[Scripts that build objects]

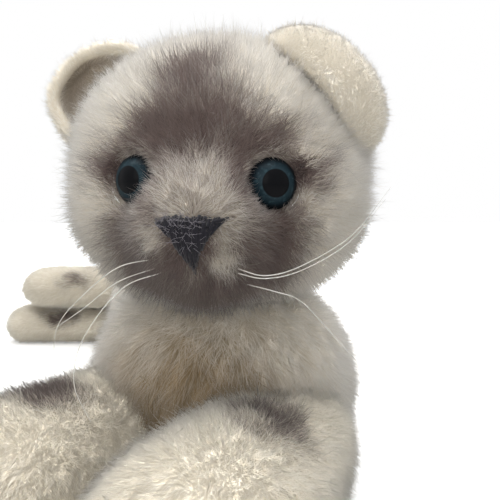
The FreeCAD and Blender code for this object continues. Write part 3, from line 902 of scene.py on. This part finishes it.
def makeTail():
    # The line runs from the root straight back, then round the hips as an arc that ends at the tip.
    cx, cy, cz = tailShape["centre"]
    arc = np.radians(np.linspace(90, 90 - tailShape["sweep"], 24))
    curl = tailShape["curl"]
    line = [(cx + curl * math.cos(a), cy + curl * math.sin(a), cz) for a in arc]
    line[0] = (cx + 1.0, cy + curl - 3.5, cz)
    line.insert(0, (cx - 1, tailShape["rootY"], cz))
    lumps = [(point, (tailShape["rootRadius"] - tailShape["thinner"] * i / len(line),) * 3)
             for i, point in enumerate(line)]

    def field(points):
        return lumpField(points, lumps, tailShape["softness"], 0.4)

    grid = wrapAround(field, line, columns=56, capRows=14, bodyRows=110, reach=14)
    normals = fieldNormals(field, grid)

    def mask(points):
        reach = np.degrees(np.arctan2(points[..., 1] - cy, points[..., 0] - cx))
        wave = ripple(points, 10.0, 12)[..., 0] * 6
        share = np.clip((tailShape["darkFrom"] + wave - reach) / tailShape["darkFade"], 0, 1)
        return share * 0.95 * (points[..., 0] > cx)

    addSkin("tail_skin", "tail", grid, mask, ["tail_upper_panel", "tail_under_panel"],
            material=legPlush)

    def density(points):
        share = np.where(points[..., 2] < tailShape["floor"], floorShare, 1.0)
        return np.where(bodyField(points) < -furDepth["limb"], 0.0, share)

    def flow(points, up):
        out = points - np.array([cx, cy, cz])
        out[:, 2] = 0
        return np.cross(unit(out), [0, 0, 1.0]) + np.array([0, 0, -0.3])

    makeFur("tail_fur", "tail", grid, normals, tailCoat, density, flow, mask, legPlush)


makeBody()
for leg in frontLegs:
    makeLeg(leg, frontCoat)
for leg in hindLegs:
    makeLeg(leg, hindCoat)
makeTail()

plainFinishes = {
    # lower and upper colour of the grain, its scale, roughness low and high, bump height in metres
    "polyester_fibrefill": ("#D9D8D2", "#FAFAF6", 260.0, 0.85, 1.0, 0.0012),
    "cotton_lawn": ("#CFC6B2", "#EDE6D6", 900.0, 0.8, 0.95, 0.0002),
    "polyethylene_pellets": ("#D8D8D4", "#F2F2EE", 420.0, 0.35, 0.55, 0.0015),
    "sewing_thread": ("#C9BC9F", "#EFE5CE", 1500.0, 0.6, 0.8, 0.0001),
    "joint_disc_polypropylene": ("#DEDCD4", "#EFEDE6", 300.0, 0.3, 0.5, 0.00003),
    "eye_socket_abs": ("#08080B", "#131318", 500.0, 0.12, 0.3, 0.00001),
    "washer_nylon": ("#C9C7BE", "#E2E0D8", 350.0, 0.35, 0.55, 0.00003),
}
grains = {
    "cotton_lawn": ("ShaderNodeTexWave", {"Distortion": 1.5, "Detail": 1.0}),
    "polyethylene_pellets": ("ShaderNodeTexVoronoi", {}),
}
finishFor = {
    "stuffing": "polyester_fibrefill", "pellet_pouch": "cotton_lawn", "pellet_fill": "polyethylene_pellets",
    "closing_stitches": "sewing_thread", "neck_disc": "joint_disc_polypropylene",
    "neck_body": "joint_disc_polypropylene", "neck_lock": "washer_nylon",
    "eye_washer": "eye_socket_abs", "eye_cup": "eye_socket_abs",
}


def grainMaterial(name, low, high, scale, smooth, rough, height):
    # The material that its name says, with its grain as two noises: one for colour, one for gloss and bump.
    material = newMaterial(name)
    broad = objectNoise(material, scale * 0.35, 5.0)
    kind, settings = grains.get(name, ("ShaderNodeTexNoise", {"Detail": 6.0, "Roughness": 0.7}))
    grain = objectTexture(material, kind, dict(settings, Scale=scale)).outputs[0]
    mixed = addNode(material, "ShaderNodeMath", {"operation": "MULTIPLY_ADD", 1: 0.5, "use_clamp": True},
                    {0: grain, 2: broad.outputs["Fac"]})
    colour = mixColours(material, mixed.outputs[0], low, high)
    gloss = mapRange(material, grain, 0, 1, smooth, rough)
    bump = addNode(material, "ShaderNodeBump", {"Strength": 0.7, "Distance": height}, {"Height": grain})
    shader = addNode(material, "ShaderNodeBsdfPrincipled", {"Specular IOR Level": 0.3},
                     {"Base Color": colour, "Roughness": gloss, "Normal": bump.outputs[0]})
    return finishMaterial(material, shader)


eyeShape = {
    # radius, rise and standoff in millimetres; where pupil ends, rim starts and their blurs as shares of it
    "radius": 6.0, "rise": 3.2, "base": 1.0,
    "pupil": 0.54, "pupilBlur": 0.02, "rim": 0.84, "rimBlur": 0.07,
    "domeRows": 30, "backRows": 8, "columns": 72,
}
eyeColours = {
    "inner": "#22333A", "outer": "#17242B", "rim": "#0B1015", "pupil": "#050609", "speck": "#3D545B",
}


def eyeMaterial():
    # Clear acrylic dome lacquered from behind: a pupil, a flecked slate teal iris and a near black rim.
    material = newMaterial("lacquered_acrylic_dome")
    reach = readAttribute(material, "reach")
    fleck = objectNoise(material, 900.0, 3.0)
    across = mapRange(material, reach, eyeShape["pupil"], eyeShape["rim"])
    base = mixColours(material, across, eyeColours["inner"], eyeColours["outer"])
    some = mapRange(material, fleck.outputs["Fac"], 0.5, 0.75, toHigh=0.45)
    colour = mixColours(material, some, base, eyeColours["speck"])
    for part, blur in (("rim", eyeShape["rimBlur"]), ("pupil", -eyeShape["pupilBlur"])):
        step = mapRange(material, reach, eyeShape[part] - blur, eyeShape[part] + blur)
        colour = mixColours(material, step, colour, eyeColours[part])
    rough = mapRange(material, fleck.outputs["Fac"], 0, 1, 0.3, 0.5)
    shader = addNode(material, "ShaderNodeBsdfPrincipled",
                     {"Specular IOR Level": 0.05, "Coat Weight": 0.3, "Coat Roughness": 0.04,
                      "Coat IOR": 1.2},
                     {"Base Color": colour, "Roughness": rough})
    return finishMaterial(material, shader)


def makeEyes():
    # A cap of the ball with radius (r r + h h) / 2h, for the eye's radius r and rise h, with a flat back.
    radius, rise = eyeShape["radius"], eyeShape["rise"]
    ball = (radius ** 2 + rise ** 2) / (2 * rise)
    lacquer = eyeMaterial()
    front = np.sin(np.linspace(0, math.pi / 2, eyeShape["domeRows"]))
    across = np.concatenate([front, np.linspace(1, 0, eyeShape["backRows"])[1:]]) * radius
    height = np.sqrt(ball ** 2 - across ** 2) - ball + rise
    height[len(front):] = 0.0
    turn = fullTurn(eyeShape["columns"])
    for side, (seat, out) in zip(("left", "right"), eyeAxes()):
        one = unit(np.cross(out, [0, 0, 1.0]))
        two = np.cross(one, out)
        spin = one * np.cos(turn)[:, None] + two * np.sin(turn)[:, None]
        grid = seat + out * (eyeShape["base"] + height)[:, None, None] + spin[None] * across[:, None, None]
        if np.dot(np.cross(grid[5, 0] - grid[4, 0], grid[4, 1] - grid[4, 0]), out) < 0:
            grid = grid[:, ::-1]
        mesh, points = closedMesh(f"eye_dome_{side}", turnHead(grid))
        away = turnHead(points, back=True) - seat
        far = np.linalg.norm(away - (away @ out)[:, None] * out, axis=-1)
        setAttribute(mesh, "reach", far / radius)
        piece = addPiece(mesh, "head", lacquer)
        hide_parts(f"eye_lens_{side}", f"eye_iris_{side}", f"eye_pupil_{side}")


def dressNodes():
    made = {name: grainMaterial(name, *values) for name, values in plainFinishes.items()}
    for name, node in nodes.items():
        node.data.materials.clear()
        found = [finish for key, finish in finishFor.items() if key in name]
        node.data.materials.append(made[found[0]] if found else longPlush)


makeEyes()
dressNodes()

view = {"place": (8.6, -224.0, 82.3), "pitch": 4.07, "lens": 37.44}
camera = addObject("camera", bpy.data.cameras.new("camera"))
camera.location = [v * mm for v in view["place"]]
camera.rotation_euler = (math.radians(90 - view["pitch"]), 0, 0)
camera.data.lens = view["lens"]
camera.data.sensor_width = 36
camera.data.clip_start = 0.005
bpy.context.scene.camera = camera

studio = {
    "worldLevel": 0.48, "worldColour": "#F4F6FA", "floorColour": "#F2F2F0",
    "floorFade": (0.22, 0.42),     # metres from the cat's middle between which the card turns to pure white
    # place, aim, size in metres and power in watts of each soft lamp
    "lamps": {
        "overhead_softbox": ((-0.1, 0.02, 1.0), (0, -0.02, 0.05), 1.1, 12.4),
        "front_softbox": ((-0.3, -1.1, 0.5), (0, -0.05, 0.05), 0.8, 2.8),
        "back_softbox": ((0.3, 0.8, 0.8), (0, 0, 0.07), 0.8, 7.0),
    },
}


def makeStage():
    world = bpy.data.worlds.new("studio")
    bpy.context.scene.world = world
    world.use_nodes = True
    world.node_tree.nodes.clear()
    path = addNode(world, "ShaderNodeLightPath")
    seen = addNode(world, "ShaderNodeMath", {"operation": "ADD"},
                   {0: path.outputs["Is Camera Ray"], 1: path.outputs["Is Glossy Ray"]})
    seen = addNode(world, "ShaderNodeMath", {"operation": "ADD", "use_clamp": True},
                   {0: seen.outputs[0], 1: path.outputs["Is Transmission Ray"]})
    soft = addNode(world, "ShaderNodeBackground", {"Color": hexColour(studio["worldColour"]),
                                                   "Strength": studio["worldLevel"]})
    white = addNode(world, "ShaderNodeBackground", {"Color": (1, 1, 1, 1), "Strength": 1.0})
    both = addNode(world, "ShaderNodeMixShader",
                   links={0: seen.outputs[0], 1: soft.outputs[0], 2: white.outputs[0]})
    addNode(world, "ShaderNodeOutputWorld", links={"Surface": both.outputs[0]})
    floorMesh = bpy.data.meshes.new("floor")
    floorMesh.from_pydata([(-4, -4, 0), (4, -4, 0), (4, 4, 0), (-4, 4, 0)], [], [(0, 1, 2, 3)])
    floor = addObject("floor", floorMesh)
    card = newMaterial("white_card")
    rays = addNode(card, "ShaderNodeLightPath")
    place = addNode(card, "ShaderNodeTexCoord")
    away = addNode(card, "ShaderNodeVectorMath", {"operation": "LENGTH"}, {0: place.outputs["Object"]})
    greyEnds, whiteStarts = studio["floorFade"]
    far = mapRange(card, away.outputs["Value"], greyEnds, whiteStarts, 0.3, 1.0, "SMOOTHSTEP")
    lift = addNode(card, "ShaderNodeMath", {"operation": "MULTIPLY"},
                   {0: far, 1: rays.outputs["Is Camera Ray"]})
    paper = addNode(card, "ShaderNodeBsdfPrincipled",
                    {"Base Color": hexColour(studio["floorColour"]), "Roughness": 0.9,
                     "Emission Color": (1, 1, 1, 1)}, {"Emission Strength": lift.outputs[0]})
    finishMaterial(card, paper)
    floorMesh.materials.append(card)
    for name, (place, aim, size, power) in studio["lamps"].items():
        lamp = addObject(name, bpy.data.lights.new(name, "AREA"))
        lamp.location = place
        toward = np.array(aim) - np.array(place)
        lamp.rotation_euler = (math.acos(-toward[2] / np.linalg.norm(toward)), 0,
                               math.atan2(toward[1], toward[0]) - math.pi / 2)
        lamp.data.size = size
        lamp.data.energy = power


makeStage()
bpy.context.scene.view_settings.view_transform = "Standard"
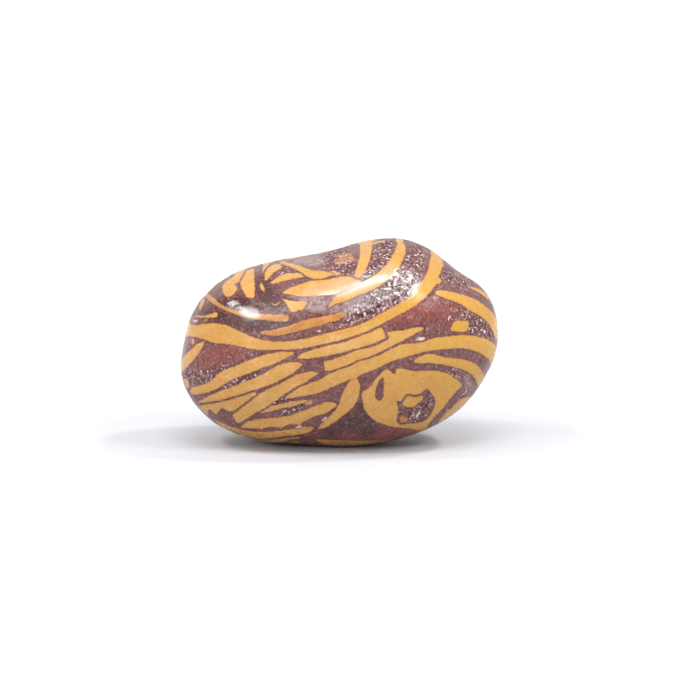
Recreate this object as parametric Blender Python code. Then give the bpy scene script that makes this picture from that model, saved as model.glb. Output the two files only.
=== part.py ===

__WHAT THE EXERCISE ASKS__
Starting at the top of the data above, repeat every line exactly until the line containing "return np.cross(unit(out), [0, 0, 1.0])" has been given, then stop.

__SOLVED EXERCISE__
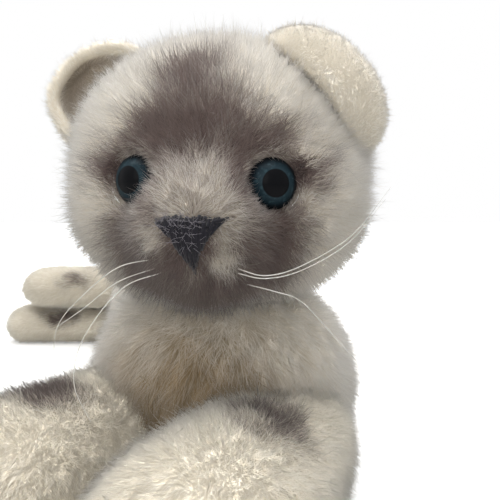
The FreeCAD and Blender code for this object continues. Write part 3, from line 902 of scene.py on. This part finishes it.
def makeTail():
    # The line runs from the root straight back, then round the hips as an arc that ends at the tip.
    cx, cy, cz = tailShape["centre"]
    arc = np.radians(np.linspace(90, 90 - tailShape["sweep"], 24))
    curl = tailShape["curl"]
    line = [(cx + curl * math.cos(a), cy + curl * math.sin(a), cz) for a in arc]
    line[0] = (cx + 1.0, cy + curl - 3.5, cz)
    line.insert(0, (cx - 1, tailShape["rootY"], cz))
    lumps = [(point, (tailShape["rootRadius"] - tailShape["thinner"] * i / len(line),) * 3)
             for i, point in enumerate(line)]

    def field(points):
        return lumpField(points, lumps, tailShape["softness"], 0.4)

    grid = wrapAround(field, line, columns=56, capRows=14, bodyRows=110, reach=14)
    normals = fieldNormals(field, grid)

    def mask(points):
        reach = np.degrees(np.arctan2(points[..., 1] - cy, points[..., 0] - cx))
        wave = ripple(points, 10.0, 12)[..., 0] * 6
        share = np.clip((tailShape["darkFrom"] + wave - reach) / tailShape["darkFade"], 0, 1)
        return share * 0.95 * (points[..., 0] > cx)

    addSkin("tail_skin", "tail", grid, mask, ["tail_upper_panel", "tail_under_panel"],
            material=legPlush)

    def density(points):
        share = np.where(points[..., 2] < tailShape["floor"], floorShare, 1.0)
        return np.where(bodyField(points) < -furDepth["limb"], 0.0, share)

    def flow(points, up):
        out = points - np.array([cx, cy, cz])
        out[:, 2] = 0
        return np.cross(unit(out), [0, 0, 1.0]) + np.array([0, 0, -0.3])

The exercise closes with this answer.